Health care workers did not have enough protective equipment. They had to reuse masks for days, carrying them home in brown paper bags labeled with their names. Some ended up wearing trash bags in place of surgical gowns.

Cindy Zolnierek, CEO of the Texas Nurses Association, said health care workers in Texas saw the dire shortages of protective equipment in other places. Now, Zolnierek said, they’re wondering, “will we be faced with what New York saw, what Michigan saw, what we saw occur in Europe?”

Three months after hospitals faced the most severe shortages, things have started to get better.
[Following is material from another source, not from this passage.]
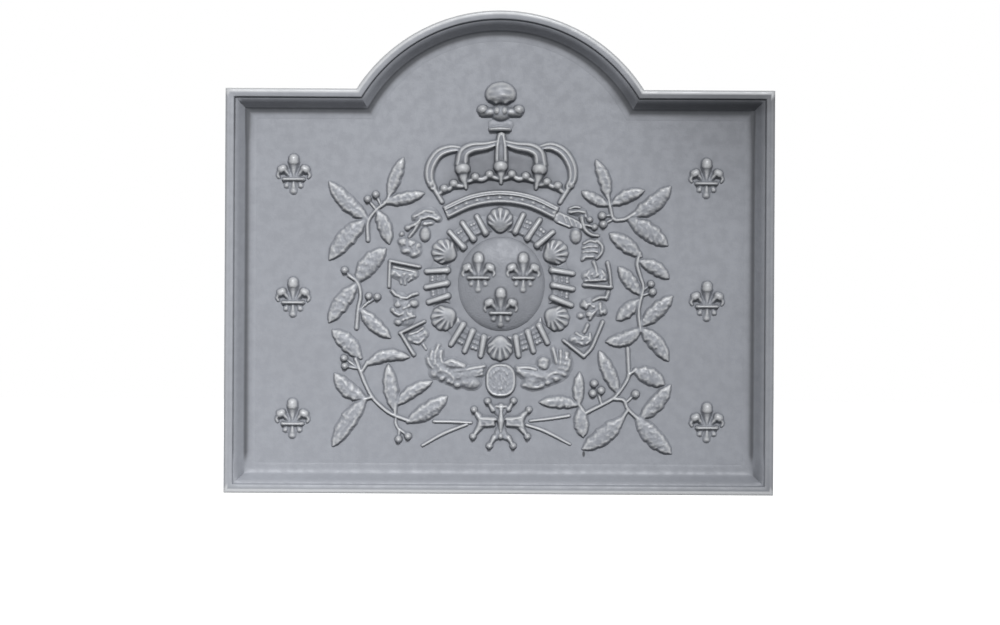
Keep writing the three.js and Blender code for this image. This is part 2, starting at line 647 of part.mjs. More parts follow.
function laurels() {
  return {
    laurel_left_top: joined([
      stem([-144, 119], [-151, 106], [-163, 96], [-174, 80], [-174, 56]),
      leaf([-174, 83], [-225, 132], 23, 3),
      leaf([-147, 113], [-128.5, 164], 18, 1),
      leaf([-153, 106], [-101, 118], 18, -1),
      leaf([-162, 95], [-146, 52], 20, 2),
      leaf([-177, 83], [-224, 31], 26, -3),
      stalk([-174.5, 110], [-164, 97]),
      stalk([-164, 116], [-157, 102]),
      berry([-174.5, 110]),
      berry([-164, 116]),
    ]),
    laurel_left_middle: joined([
      stem([-198, 9], [-187, 0], [-183, -17], [-186, -35], [-188, -60]),
      stalk([-184, -36], [-172, -25]),
      leaf([-188, 1], [-151, 44], 27, 3),
      leaf([-188, -2], [-224, -52], 23, -2),
      leaf([-183, -35], [-144, -72], 20, -2),
      stalk([-204, 16], [-196, 7]),
      stalk([-172, -18], [-172, -26]),
      stalk([-161, -19], [-172, -26]),
      berry([-204, 16]),
      berry([-172, -18]),
      berry([-161, -19]),
    ]),
    laurel_left_lower: joined([
      stem(
        [-189, -99], [-182, -117], [-176, -132], [-167, -149],
        [-156, -160.5], [-145, -169], [-135, -174], [-118, -180],
      ),
      leaf([-183, -97], [-219, -62], 24, -2),
      leaf([-175, -106], [-119, -96], 18, 7),
      leaf([-176, -151], [-216, -119], 23, 5),
      leaf([-176, -151], [-218, -213], 24, -2),
      leaf([-137, -167], [-146, -107], 21, 1),
      leaf([-136, -159], [-89, -128], 18, 3),
      leaf([-120, -181], [-69, -148], 24, -2),
      stem([-182, -117], [-173, -103]),
      stem([-167, -149], [-178, -152]),
      stem([-137, -172], [-136, -157]),
      stalk([-135, -174], [-136, -183], [-131, -193]),
      stalk([-204, -98], [-184, -112]),
      stalk([-203, -108], [-184, -112]),
      stalk([-132, -204], [-131, -191]),
      stalk([-119.5, -200], [-131, -191]),
      berry([-204, -98]),
      berry([-203, -108]),
      berry([-132, -204]),
      berry([-119.5, -200]),
    ]),
    laurel_right_top: joined([
      stem([142, 117], [145, 102], [149.5, 86], [160, 85], [167, 87], [178, 94]),
      leaf([143, 104], [108, 121.5], 16, 1),
      leaf([142, 113], [126.5, 163], 18, -3),
      leaf([147, 105], [189, 123.5], 19, 2),
      leaf([174, 89], [224, 128.5], 24, -4),
      leaf([170, 86], [220, 52], 26, 1),
      stalk([134.5, 90], [148, 91]),
      stalk([136, 79], [151.5, 87]),
      berry([134.5, 90], LARGE_BERRY_RADIUS),
      berry([136, 79], LARGE_BERRY_RADIUS),
    ]),
    laurel_right_middle: joined([
      stem([182, 43], [179, 28], [183, 12], [187, -1], [185, -13], [181, -33], [184, -60]),
      leaf([183, 39], [143, 68], 22, -1),
      leaf([182, 32], [220, 10], 20, 3),
      leaf([183, -11], [155, 24], 20, 0),
      leaf([181, -19], [153, -45], 20, 0),
      leaf([184, -53], [225, -14], 22, 0),
      leaf([184, -57], [139, -74], 21, 5),
      leaf([184, -56], [220, -98], 22, 3),
      stalk([197, 2], [186, -7]),
      stalk([199, -8], [186, -13]),
      berry([197, 2]),
      berry([199, -8], LARGE_BERRY_RADIUS),
    ]),
    laurel_right_lower: joined([
      stem(
        [167, -83], [168, -105], [168, -120], [160.5, -134],
        [150, -147], [137, -155], [121.5, -163], [110, -169],
      ),
      leaf([155, -142], [130, -87], 20, 0),
      leaf([176, -112], [215, -130], 25, 2),
      leaf([184, -176], [223, -131], 22, -2),
      leaf([161, -174], [109, -215], 25, 3),
      leaf([179, -173], [224, -220], 26, -2),
      leaf([103, -159], [104, -115], 16, 1),
      leaf([103, -157], [52, -154], 18, -2),
      leaf([104, -162], [109, -199], 21, 0),
      stem([149, -149], [162, -151], [168, -163], [184, -178]),
      stem([168, -163], [160, -175]),
      stem([168, -118], [178, -110]),
      stem([112, -169], [102, -155]),
      stalk([123, -130], [127, -137], [133, -156]),
      stalk([177.5, -142.5], [166, -153]),
      berry([123, -129], LARGE_BERRY_RADIUS),
      berry([132, -138], LARGE_BERRY_RADIUS),
      berry([122, -141.5], LARGE_BERRY_RADIUS),
      berry([177.5, -142.5], LARGE_BERRY_RADIUS),
    ]),
  };
}

// The bare ends of the stems, which cross under the shield behind the cross.
function stemEnds() {
  const ends = {
    stem_end_left_upper: [[[-87, -180.5], [-60, -180.5], [-38, -181.5]], [7, 6, 5]],
    stem_end_left_lower: [[[-101, -214], [-72, -198], [-42, -186]], [4, 6, 5]],
    stem_end_right_upper: [[[38, -180], [64, -177], [89, -172.5]], [5, 6, 7]],
    stem_end_right_lower: [[[34, -185], [58, -193], [91, -209]], [5, 6, 4]],
  };
  const solids = {};
  for (const [name, [points, widths]] of Object.entries(ends)) {
    solids[name] = freehand(points, widths, STEM_RISE, ROUNDED, 3);
  }
  return solids;
}

// ---------------------------------------------------------------- assembly

const CAST_IRON = { color: 0x8a8c92, roughness: 0.55, metalness: 0.6 };

function mesh(name, body) {
  const { vertProperties, triVerts } = body.getMesh();
  const geometry = new THREE.BufferGeometry();
  geometry.setAttribute('position', new THREE.BufferAttribute(vertProperties, 3));
  geometry.setIndex(new THREE.BufferAttribute(triVerts, 1));
  geometry.computeVertexNormals();
  const node = new THREE.Mesh(geometry, new THREE.MeshStandardMaterial(CAST_IRON));
  node.name = name;
  return node;
}

const solids = {
  ground_plate: groundPlate(),
  rim_moulding: rimMoulding(),
  ...fieldFleurs(),
  shield_with_fleurs: shield(),
  ...collar(),
  crown_band: crownBand(),
  crown_arches: crownArches(),
  crown_finial: crownFinial(),
  ...outerCollar(),
  medallion: medallion(),
  cross_with_dove: crossWithDove(),
  ...swags(),
  ...laurels(),
  ...stemEnds(),
};

// The back of the plate and the face of the rim lie the same distance either side of Y = 0.
const fireback = new THREE.Group();
fireback.position.y = (RIM_RISE - PLATE_THICKNESS) / 2;
for (const [name, body] of Object.entries(solids)) fireback.add(mesh(name, body));

export default fireback;
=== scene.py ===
import math
import random

import bmesh
import bpy
import numpy as np
from bpy.props import FloatProperty, FloatVectorProperty, PointerProperty
from mathutils import Matrix, Vector, noise


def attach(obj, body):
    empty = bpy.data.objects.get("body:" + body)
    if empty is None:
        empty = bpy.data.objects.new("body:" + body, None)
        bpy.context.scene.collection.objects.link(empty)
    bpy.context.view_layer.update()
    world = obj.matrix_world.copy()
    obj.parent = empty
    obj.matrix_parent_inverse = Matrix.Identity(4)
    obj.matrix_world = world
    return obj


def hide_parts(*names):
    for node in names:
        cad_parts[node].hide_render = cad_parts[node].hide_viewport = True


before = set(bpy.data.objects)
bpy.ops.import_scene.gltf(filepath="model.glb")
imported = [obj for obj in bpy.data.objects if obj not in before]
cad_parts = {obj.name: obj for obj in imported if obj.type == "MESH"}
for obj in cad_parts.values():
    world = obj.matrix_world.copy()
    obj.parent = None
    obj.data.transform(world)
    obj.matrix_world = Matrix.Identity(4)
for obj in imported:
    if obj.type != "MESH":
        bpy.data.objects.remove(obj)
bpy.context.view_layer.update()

bl_info = {
    "name": "Cast-iron fireback",
    "version": (1, 0, 0),
    "blender": (4, 5, 0),
    "location": "View3D > Sidebar > Fireback",
    "description": "An arched cast-iron fireback with a crowned shield between two laurel branches",
    "category": "Add Mesh",
}

MM = 0.001

# The frame's Y runs from the face of the rim to the back of the plate, and the field lies half-way.
FIELD_Y = 0.0
SUNK = 0.35          # how deep the back of an ornament lies in the plate, mm
GRID = 0.7           # distance between neighbouring points of the relief, mm
BARE = 0.02          # a height under this is bare field, mm


# ------------------------ sizes and colours

def linear(code):
    """A colour written as six hex digits, made linear."""
    channels = [int(code[i:i + 2], 16) / 255 for i in (0, 2, 4)]
    return tuple(
        c / 12.92 if c <= 0.04045 else ((c + 0.055) / 1.055) ** 2.4 for c in channels) + (1.0,)


class FirebackSizes(bpy.types.PropertyGroup):
    relief: FloatProperty(
        name="Relief", description="How much fuller the carving stands than its drawn heights",
        default=1.22, min=0.5, max=1.4)
    softness: FloatProperty(
        name="Softness", description="How far the sand rounds off the forms of the relief, mm",
        default=0.7, min=0.3, max=2.0)
    grain: FloatProperty(
        name="Grain", description="Height of the skin left on the iron by the sand, mm",
        default=0.22, min=0.0, max=0.6)
    edge_radius: FloatProperty(
        name="Edge radius", description="Rounding of the rim's outer edge",
        default=0.0038, min=0.001, max=0.006, unit="LENGTH", subtype="DISTANCE")
    back_radius: FloatProperty(
        name="Back edge radius", description="Rounding of the edge round the back of the plate",
        default=0.0022, min=0.0005, max=0.005, unit="LENGTH", subtype="DISTANCE")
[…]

For instance, 3M, which makes N95 masks, has doubled its production to make more than a billion of them a year. But it said the demand for masks still exceeds supply.

“The spike in demand is really, really massive,” said Dan Hearsch, a managing director at AlixPartners.

His wife is a nurse in Detroit, one of the cities that was hit hardest in the spring.

“In the heat of COVID, at least here in Detroit, it was 15, 20 times a day that nurses would have to put on a new mask, a new gown,” Hearsch said.

It’s especially hard to meet the need for N95 masks; they’re made with a special kind of fabric.

“In terms of the really good-quality N95 masks, there’s a bottleneck because you can’t just set up a new company and start selling those things. It’s months of regulation,” said Lloyd Armbrust, who started a manufacturing company in Texas that makes surgical masks and can make N95s, but hasn’t received approval yet.

But some people are optimistic that health care workers will have enough protective equipment this time.

Steven A. Melnyk, who teaches supply chain management at Michigan State University, said that’s partly because other countries have flattened the curve.

“If you take a look at the [European Union], if you take a look at Canada, if you take a look at other countries, Australia, for example, you’ll see that they’re on the downside significantly,” Melnyk said.

That means less competition for protective gear.